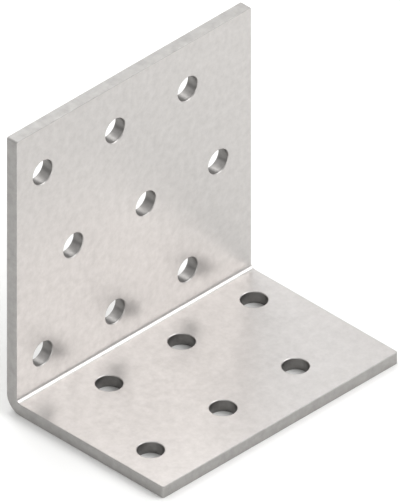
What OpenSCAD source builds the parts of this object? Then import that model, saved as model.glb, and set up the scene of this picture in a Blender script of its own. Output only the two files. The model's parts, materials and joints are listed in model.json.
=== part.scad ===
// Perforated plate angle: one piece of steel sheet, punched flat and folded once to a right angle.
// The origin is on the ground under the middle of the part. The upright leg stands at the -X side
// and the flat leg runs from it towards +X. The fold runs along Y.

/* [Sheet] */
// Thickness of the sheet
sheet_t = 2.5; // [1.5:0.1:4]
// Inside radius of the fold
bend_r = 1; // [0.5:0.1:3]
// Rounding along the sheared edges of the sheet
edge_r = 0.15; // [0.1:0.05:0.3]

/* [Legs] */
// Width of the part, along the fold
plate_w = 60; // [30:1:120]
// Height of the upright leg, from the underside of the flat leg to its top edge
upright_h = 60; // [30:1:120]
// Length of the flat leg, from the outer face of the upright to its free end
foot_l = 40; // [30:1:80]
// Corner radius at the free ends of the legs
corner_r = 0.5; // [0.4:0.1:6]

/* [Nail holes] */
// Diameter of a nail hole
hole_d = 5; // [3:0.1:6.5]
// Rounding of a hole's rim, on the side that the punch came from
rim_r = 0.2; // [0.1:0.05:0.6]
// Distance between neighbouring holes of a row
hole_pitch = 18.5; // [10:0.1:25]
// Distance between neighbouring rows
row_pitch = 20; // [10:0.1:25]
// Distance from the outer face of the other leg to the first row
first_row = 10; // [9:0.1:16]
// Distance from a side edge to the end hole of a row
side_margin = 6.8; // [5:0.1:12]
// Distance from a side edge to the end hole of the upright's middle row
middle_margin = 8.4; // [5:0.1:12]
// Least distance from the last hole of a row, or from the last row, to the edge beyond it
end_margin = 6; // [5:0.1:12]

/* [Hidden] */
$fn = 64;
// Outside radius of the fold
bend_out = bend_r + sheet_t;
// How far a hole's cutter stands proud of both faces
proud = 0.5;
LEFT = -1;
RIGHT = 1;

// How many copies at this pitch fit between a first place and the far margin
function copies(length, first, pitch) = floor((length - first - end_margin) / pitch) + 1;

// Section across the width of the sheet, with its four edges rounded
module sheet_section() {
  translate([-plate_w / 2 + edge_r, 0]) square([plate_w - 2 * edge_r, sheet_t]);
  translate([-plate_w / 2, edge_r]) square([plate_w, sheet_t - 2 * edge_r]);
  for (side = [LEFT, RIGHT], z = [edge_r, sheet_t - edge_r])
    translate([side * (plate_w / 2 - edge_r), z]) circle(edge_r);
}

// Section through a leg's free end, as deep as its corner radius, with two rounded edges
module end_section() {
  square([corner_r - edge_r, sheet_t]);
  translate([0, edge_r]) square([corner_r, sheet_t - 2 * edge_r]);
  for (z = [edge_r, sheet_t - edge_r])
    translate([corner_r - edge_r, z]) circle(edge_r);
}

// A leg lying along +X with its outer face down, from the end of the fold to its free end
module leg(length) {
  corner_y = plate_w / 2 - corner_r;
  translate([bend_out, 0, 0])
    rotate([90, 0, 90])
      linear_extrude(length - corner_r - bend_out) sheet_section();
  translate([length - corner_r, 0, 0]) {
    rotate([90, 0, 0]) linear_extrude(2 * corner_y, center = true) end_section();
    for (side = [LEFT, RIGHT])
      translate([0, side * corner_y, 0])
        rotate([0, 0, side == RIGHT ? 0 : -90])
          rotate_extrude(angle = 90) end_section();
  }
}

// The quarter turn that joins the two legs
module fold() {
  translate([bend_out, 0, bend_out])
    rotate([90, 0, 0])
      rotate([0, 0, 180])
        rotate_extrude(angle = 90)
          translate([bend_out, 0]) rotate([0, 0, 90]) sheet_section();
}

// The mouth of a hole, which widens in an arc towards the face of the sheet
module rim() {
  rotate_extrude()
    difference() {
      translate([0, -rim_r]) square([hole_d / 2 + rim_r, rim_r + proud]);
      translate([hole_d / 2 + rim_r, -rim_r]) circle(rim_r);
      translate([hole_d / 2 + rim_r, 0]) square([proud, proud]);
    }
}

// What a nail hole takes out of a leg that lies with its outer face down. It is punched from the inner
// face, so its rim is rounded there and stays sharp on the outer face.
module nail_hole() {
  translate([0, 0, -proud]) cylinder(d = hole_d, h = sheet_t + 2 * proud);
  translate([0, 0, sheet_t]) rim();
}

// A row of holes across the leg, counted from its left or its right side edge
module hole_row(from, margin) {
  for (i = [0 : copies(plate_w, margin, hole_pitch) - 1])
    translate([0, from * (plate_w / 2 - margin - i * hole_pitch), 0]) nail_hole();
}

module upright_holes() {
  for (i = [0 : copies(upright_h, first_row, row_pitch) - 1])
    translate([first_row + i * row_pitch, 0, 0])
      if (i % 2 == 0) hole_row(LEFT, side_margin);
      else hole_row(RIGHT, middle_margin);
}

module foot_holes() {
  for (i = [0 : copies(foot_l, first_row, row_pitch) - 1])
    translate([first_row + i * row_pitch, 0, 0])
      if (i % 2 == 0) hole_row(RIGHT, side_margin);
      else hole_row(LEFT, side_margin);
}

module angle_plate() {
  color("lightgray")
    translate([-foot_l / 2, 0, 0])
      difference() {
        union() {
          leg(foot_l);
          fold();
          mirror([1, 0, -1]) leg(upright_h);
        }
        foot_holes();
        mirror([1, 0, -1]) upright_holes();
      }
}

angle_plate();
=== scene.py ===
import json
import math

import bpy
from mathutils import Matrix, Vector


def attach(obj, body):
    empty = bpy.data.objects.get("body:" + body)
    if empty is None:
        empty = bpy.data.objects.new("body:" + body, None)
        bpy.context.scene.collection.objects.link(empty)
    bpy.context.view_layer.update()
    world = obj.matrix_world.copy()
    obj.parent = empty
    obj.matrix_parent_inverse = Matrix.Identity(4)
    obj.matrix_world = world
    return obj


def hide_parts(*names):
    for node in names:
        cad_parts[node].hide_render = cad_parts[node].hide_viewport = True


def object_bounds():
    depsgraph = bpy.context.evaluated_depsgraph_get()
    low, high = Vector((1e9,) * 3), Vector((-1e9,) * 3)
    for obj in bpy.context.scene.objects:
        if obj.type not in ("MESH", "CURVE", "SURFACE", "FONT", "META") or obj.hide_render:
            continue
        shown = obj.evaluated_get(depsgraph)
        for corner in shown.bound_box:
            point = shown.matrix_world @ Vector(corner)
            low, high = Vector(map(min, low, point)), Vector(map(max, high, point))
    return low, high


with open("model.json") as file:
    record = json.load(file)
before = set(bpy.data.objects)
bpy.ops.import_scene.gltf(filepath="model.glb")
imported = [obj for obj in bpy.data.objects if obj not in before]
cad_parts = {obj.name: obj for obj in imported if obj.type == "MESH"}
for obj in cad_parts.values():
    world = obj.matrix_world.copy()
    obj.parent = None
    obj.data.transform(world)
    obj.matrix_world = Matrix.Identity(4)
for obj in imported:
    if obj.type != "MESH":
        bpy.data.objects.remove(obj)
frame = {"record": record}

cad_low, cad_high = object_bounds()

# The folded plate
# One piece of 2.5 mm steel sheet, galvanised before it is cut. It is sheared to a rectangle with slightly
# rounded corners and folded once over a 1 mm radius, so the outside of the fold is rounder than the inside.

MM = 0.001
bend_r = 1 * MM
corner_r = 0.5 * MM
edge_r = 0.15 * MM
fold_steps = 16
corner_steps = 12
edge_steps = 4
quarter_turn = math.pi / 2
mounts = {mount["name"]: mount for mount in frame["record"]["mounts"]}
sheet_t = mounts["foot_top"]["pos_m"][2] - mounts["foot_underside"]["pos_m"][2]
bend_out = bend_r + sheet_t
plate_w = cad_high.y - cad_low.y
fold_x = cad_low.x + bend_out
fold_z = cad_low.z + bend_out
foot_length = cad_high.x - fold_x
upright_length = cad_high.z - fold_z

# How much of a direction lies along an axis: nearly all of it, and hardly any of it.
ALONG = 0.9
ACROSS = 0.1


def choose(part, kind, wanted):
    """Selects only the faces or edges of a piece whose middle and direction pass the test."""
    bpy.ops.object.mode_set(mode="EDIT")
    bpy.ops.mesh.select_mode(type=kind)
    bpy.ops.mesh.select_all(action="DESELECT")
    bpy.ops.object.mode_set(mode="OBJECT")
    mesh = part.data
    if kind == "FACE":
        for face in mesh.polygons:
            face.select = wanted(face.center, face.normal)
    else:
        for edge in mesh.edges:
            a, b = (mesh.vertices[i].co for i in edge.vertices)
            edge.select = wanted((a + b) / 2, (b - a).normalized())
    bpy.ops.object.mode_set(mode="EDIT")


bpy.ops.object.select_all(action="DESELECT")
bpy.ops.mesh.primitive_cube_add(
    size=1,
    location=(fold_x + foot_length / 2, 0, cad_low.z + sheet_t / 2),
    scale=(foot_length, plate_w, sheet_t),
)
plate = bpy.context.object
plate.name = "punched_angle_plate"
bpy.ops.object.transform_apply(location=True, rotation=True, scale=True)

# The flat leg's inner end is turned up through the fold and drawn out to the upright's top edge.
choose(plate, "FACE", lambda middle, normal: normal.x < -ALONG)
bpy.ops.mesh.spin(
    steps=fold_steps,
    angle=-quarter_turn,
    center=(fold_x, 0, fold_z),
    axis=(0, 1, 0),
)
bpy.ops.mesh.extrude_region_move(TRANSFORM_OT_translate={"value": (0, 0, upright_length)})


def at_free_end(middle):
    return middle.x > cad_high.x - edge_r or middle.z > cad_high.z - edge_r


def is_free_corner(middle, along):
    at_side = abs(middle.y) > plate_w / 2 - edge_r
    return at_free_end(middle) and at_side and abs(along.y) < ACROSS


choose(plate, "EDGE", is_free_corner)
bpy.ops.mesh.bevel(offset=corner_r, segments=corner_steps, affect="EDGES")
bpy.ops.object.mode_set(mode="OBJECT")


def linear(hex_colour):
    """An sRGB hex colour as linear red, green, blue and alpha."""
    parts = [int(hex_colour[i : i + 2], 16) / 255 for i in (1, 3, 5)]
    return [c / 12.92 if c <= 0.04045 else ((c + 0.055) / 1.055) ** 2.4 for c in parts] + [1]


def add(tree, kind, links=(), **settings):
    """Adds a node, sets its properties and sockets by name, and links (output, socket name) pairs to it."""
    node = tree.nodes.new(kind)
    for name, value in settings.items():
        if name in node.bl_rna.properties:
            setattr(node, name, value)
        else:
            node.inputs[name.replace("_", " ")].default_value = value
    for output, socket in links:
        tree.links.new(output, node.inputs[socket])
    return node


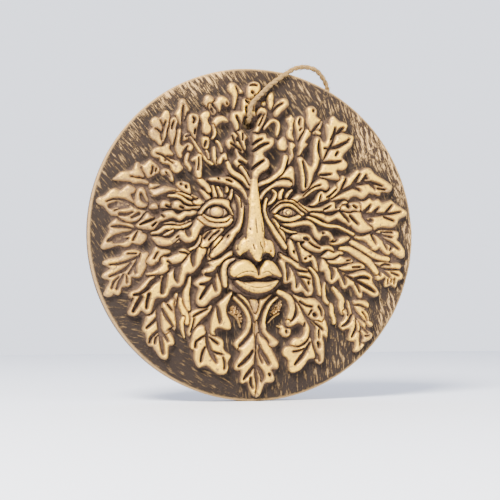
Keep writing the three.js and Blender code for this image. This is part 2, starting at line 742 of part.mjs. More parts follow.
----------
Begin at the line that has "leg(foot_l);" in the entries above; stop after the line that has "cad_parts[node].hide_render = cad_parts[node].hide_viewport". Transcribe exactly those lines and no others.

WRITTEN ANSWER:
          leg(foot_l);
          fold();
          mirror([1, 0, -1]) leg(upright_h);
        }
        foot_holes();
        mirror([1, 0, -1]) upright_holes();
      }
}

angle_plate();
=== scene.py ===
import json
import math

import bpy
from mathutils import Matrix, Vector


def attach(obj, body):
    empty = bpy.data.objects.get("body:" + body)
    if empty is None:
        empty = bpy.data.objects.new("body:" + body, None)
        bpy.context.scene.collection.objects.link(empty)
    bpy.context.view_layer.update()
    world = obj.matrix_world.copy()
    obj.parent = empty
    obj.matrix_parent_inverse = Matrix.Identity(4)
    obj.matrix_world = world
    return obj


def hide_parts(*names):
    for node in names:
        cad_parts[node].hide_render = cad_parts[node].hide_viewport = True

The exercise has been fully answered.